De repente, Artur Mas fue por altas y se le ocurrió que quería la independencia para Catalunya. No le quedaba otra, porque con las retallades ha dejado pajaritos a la mitad de catalanes y algo se ha de inventar para que no lo cuelguen del palo mayor. Como ibicenca en el exilio, cada vez que me preguntaban en precampaña qué opinaba sobre la independencia respondía lo mismo: esta no es mi guerra.
In… In-de… In-de-pen-dèn-ci-a! Silabeaban en Internet, en la radio, en la tele. Aunque en un principio me resbalara ideológicamente el tema, no pude evitar extraer dos conclusiones. La primera, que no podía pasar de esto, aunque me diera pereza. La segunda, la independencia necesitaba otro grito, otro eslogan que no parezca salido de un logopeda. Y paseando por la calle advertí que la habían convertido en el escenario de un torneo medieval con miles de banderolas ondeando al viento, ilustradas con fotografías de los candidatos que tienen más Photoshop que la boda de Julitojosé Iglesias en el ¡Hola!. Qué mal cerca tienen todos, madre mía, y qué caras más de cartón piedra me lucen, como recién salidos de una gastritis pero morenos, eso sí, que el brushing sale gratis.

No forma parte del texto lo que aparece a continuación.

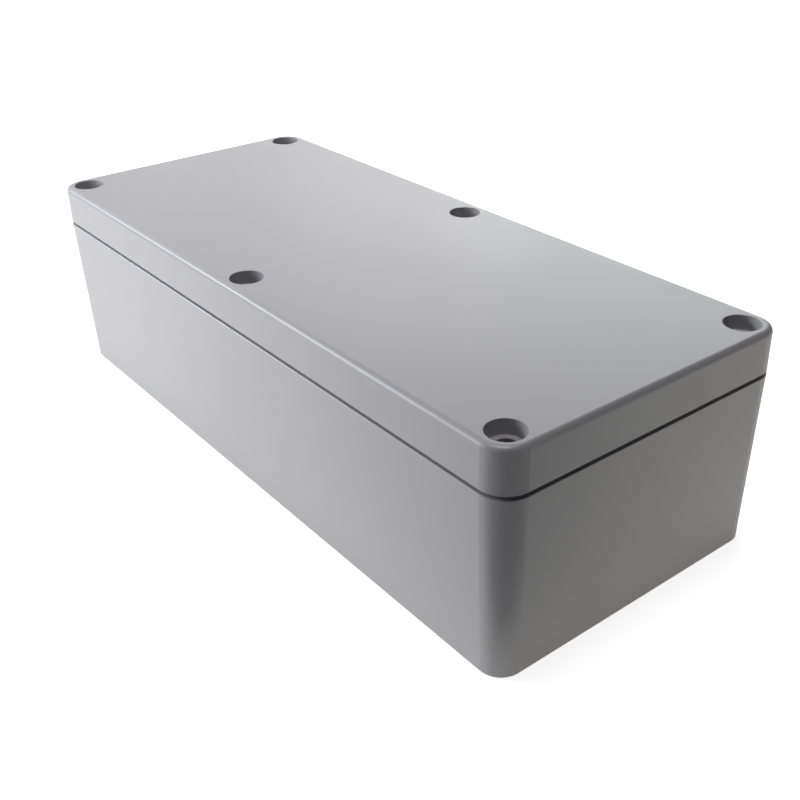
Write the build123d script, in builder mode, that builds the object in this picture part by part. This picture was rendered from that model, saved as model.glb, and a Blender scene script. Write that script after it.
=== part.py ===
from build123d import *
from math import isclose
import os

os.makedirs("parts", exist_ok=True)

# A long polycarbonate box for electronics: a deep base and a shallow lid that meet at a level seam.
# Six screws close it, and each stands in a bay outside the seal, so no screw hole opens into the dry room.
# X runs along the length, Y along the width and Z up. The origin is the centre of the underside.

# Outer size, with length and width taken at the seam, where the box is largest
length = 240.0
width = 100.0
height = 68.0
lid_height = 12.8
corner_radius = 8.0
top_round = 1.7
bottom_edge = 0.6
base_draft = 1.3
lid_draft = 0.5

# Walls
wall = 4.0
floor_thickness = 3.6
lid_thickness = 3.5

# Shadow line round the seam, between the rim of the base and the foot of the lid
reveal_height = 0.8
reveal_depth = 1.4
rim_edge = 0.15
foot_edge = 0.4

# Seal: the lip of the base stands in the groove of the lid and presses on the gasket
lip_thickness = 1.8
lip_clearance = 0.2
gasket_height = 2.5
gasket_clearance = 0.1
groove_rib = 1.6
rib_short = 2.0

# Lid screws, one in each corner and one halfway along each side
corner_inset = 8.0
side_inset = 8.0
screw_hole = 5.6
well_mouth = 10.2
well_bottom = 9.0
well_depth = 3.9
well_edge = 0.1

# Bays that the seal steps round
bay_reach = 7.9
bay_round = 5.5
step_round = 3.0

# Threaded inserts, and the channels below them that keep the pillars from being solid lumps
insert_diameter = 5.6
insert_length = 8.0
insert_bore = 3.3
insert_flat_count = 12
insert_clearance = 0.05
insert_sink = 0.2
channel_floor = 4.0

# Wall fixing holes, beside the corner screws and hidden under the lid
fixing_pitch = 14.0
fixing_hole = 4.5
fixing_bore = 8.6
fixing_seat = 4.0

# Bosses for a circuit board on the floor
boss_to_bay = 10.1
boss_to_side = 18.0
boss_diameter = 7.2
boss_height = 6.0
boss_hole = 3.2
boss_hole_depth = 8.0

seam_z = height - lid_height
rim_z = seam_z - reveal_height
ceiling_z = height - lid_thickness
lip_height = ceiling_z - gasket_height - seam_z
boss_top_z = floor_thickness + boss_height

corner_x = length / 2 - corner_inset
corner_y = width / 2 - corner_inset
side_y = width / 2 - side_inset
fixing_x = corner_x - fixing_pitch
board_hole_x = 2 * (fixing_x - bay_reach - boss_to_bay)
board_hole_y = width - 2 * boss_to_side

corner_screws = [(x, y) for x in (-corner_x, corner_x) for y in (-corner_y, corner_y)]
side_screws = [(0, -side_y), (0, side_y)]
screws = corner_screws + side_screws
fixings = [(x, y) for x in (-fixing_x, fixing_x) for y in (-corner_y, corner_y)]


def at_height(places, z):
    return [(x, y, z) for x, y in places]


def sealed_area(grow):
    """The inside of the box in plan, moved outwards by grow, with its steps round the six screws.

    Every outline of the seal is this one, moved in or out, so lip, groove and gasket stay parallel."""
    half_x = length / 2 - wall + grow
    half_y = width / 2 - wall + grow
    bay_x = fixing_x - bay_reach + grow
    bay_y = corner_y - bay_reach + grow
    side_bay_y = side_y - bay_reach + grow
    with BuildSketch() as area:
        Rectangle(2 * half_x, 2 * half_y)
        with Locations(*[(x, y) for x in (-half_x, half_x) for y in (-half_y, half_y)]):
            Rectangle(2 * (half_x - bay_x), 2 * (half_y - bay_y), mode=Mode.SUBTRACT)
        with Locations((0, -half_y), (0, half_y)):
            Rectangle(2 * (bay_reach - grow), 2 * (half_y - side_bay_y), mode=Mode.SUBTRACT)
        roots = area.vertices().filter_by(
            lambda v: isclose(abs(v.X), half_x, rel_tol=1e-6) or isclose(abs(v.Y), half_y, rel_tol=1e-6)
        )
        tips = area.vertices() - roots
        fillet(tips, bay_round - grow)
        fillet(roots, step_round + grow)
    return area.sketch


# Base

with BuildPart() as room:
    with BuildSketch(Plane.XY.offset(seam_z + lip_height)):
        add(sealed_area(0))
    extrude(amount=floor_thickness - seam_z - lip_height, taper=base_draft)

with BuildPart() as base:
    with BuildSketch(Plane.XY.offset(rim_z)):
        RectangleRounded(length, width, corner_radius)
    extrude(amount=-rim_z, taper=base_draft)
    chamfer(base.edges().group_by(Axis.Z)[0], bottom_edge)
    chamfer(base.edges().group_by(Axis.Z)[-1], rim_edge)
    with BuildSketch(Plane.XY.offset(rim_z)):
        RectangleRounded(
            length - 2 * reveal_depth, width - 2 * reveal_depth, corner_radius - reveal_depth
        )
    extrude(amount=reveal_height)
    with BuildSketch(Plane.XY.offset(seam_z)):
        add(sealed_area(lip_thickness))
    extrude(amount=lip_height)
    add(room.part, mode=Mode.SUBTRACT)

    with BuildSketch(Plane.XY.offset(floor_thickness)):
        with GridLocations(board_hole_x, board_hole_y, 2, 2):
            Circle(boss_diameter / 2)
    extrude(amount=boss_height)
    with Locations(Plane.XY.offset(boss_top_z)):
        with GridLocations(board_hole_x, board_hole_y, 2, 2):
            Hole(boss_hole / 2, depth=boss_hole_depth)

    with Locations(*at_height(screws, seam_z)):
        Hole(insert_diameter / 2 + insert_clearance, depth=seam_z - channel_floor)
    with Locations(*at_height(fixings, seam_z)):
        CounterBoreHole(fixing_hole / 2, fixing_bore / 2, seam_z - fixing_seat)
base.part.label = "base"
export_step(base.part, "parts/base.step")

# Lid

groove_outer = lip_thickness + lip_clearance
groove_inner = -lip_clearance
lid_room = groove_inner - groove_rib

with BuildPart() as lid:
    with BuildSketch(Plane.XY.offset(seam_z)):
        RectangleRounded(length, width, corner_radius)
    extrude(amount=lid_height, taper=lid_draft)
    fillet(lid.edges().group_by(Axis.Z)[-1], top_round)
    chamfer(lid.edges().group_by(Axis.Z)[0], foot_edge)
    with BuildSketch(Plane.XY.offset(seam_z)):
        add(sealed_area(groove_outer))
    extrude(amount=ceiling_z - seam_z, mode=Mode.SUBTRACT)
    with BuildSketch(Plane.XY.offset(seam_z + rib_short)):
        add(sealed_area(groove_inner))
        add(sealed_area(lid_room), mode=Mode.SUBTRACT)
    extrude(amount=ceiling_z - seam_z - rib_short)
    with Locations(*at_height(screws, height)):
        Cone(
            well_bottom / 2,
            well_mouth / 2,
            well_depth,
            align=(Align.CENTER, Align.CENTER, Align.MAX),
            mode=Mode.SUBTRACT,
        )
        Hole(screw_hole / 2, depth=lid_height)
    rings = lid.edges().filter_by(GeomType.CIRCLE).filter_by(lambda e: e.is_closed)
    chamfer(rings.group_by(Axis.Z)[-1], well_edge)
lid.part.label = "lid"
export_step(lid.part, "parts/lid.step")

# Gasket

with BuildPart() as gasket:
    with BuildSketch(Plane.XY.offset(ceiling_z - gasket_height)):
        add(sealed_area(groove_outer - gasket_clearance))
        add(sealed_area(groove_inner + gasket_clearance), mode=Mode.SUBTRACT)
    extrude(amount=gasket_height)
gasket.part.label = "gasket"
export_step(gasket.part, "parts/gasket.step")


# Threaded inserts


def threaded_insert(x, y):
    """A brass bush whose flats grip the mouth of the channel in its pillar."""
    with BuildPart() as insert:
        with BuildSketch(Plane((x, y, seam_z - insert_sink))):
            RegularPolygon(insert_diameter / 2, insert_flat_count)
            Circle(insert_bore / 2, mode=Mode.SUBTRACT)
        extrude(amount=-insert_length)
    return insert.part


for number, (x, y) in enumerate(screws, start=1):
    bush = threaded_insert(x, y)
    bush.label = f"insert_{number}"
    export_step(bush, f"parts/{bush.label}.step")
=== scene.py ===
# %% [markdown]
# # A screwed polycarbonate box
#
# The box is a deep base and a shallow lid, moulded in light grey polycarbonate with a very fine,
# matt texture. Six screws would close it: each stands in a well in the lid and runs into a brass
# insert in the base. A gasket lies between the two halves.
#
# Every piece of the box comes from the CAD model at its real size, so this script never moves or
# resizes one. It gives each piece its finish, puts true threads and knurling on the inserts, and
# sets up the table, the lamps and the camera.

# %% Load the model
import math

import bpy
from mathutils import Matrix, Vector


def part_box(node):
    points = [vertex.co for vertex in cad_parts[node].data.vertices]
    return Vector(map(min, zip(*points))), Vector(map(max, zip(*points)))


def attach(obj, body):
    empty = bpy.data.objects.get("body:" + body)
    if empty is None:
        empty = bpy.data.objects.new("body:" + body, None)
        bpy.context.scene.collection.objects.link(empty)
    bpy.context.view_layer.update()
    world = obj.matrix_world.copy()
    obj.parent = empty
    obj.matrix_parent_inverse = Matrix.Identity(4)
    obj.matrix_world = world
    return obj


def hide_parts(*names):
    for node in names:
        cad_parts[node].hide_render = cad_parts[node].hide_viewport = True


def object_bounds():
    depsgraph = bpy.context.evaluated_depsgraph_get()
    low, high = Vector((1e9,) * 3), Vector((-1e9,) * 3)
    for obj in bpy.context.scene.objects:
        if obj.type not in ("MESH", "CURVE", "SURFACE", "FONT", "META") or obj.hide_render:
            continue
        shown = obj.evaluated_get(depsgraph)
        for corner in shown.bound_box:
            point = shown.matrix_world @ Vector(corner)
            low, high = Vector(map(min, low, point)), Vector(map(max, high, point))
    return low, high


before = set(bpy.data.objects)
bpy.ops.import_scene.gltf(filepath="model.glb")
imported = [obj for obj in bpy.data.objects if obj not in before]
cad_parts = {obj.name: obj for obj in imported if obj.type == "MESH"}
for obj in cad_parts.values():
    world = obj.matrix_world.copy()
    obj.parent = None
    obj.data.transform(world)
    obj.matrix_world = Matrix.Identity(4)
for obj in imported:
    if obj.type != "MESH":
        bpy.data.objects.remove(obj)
cad_low, cad_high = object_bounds()
mm = 0.001
print("nodes:", ", ".join(sorted(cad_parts)))
print("size in mm:", [round(side / mm, 1) for side in cad_high - cad_low])

# %% [markdown]
# ## Writing nodes as sums
#
# A material or a Geometry Nodes tree is easier to read as a formula than as a list of boxes and
# wires. `Tree` makes nodes in either kind of tree, and `Wire` stands for one output. Adding or
# multiplying wires adds the Math nodes for it, so a bump height can be written as
# `grain + 0.5 * ripple`.


# %% A wire and a tree
class Wire:
    """One output socket, which can be used in sums. Each operator adds a Math node."""

    def __init__(self, tree, socket):
        self.tree = tree
        self.socket = socket

    def maths(self, operation, *values):
        return self.tree.node("ShaderNodeMath", {"operation": operation}, dict(enumerate(values)))

    def __add__(self, other):
        return self.maths("ADD", self, other)

    def __sub__(self, other):
        return self.maths("SUBTRACT", self, other)

    def __mul__(self, other):
        return self.maths("MULTIPLY", self, other)

    def __truediv__(self, other):
        return self.maths("DIVIDE", self, other)

    def __rsub__(self, other):
        return self.maths("SUBTRACT", other, self)

    __radd__ = __add__
    __rmul__ = __mul__

    def sine(self):
        return self.maths("SINE", self)

    def cosine(self):
        return self.maths("COSINE", self)

    def least(self, other):
        return self.maths("MINIMUM", self, other)

    def zigzag(self):
        """Climbs from 0 to 1 and comes back down, once for every 1 that the value grows by."""
        return 2 * self.maths("PINGPONG", self, 0.5)

    def part_way(self, start, length):
        """How far the value has gone from start over the given length, held between 0 and 1."""
        inputs = {"Value": self, "From Min": start, "From Max": start + length}
        return self.tree.node("ShaderNodeMapRange", {"clamp": True}, inputs)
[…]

Y me planteé una pregunta: ¿De qué me independizaría yo como ibicenca? Sin dudarlo, como un fogonazo del DeLorean viajando en el tiempo, me vino la palabra mágica: MALLORCA. Nos mangan el dinero de promoción turística y, cuando nos lo montamos por nuestra cuenta, se mosquean. Si nos zurra un cáncer tenemos que acumular Puntos Iberia para que nos lo traten. Nos trincan el dinero que aportamos a la “comunidad” y nos devuelven miguitas, alpiste para el loro. ¿Qué somos Eivissa y Formentera para Mallorca? ¿Las primas guapas y tontas? Ponemos el dinero y callamos. Aunque no supieron bautizar al tándem con tanta genalidad, nuestros políticos son los inventores de la puta i la Ramoneta, porque sacan pecho pichón cuando están en las Pitiüses, pero es pisar suelo mallorquín y acabárseles los superpoderes. No somos una Comunidad Autónoma más que en el DNI, que se entere todo el mundo, que cuando nos preguntan de dónde somos nadie responde “balear”, un gentilicio tan ficticio como “klingoniano”. Ni quatre illes, ni un país, ni, válgame dios, cap frontera, porque esto último es un grave insulto al Mediterráneo que nos da de comer.
Acabé mi momento Juana de Arco deleitándome con el gustito que me provocaría sacudirme a Mallorca de los hombros. Vecinos sí, y nos prestaríamos tacitas de sal si fuera necesario, pero no follamigos, y menos si siempre somos nosotros quienes ponemos la cama. Pero después pensé que si montásemos un referendum, llenaríamos nuestras calles con los caretos de los políticos pitiusos y, ay, me volvió a subir la grima por la planta de los pies.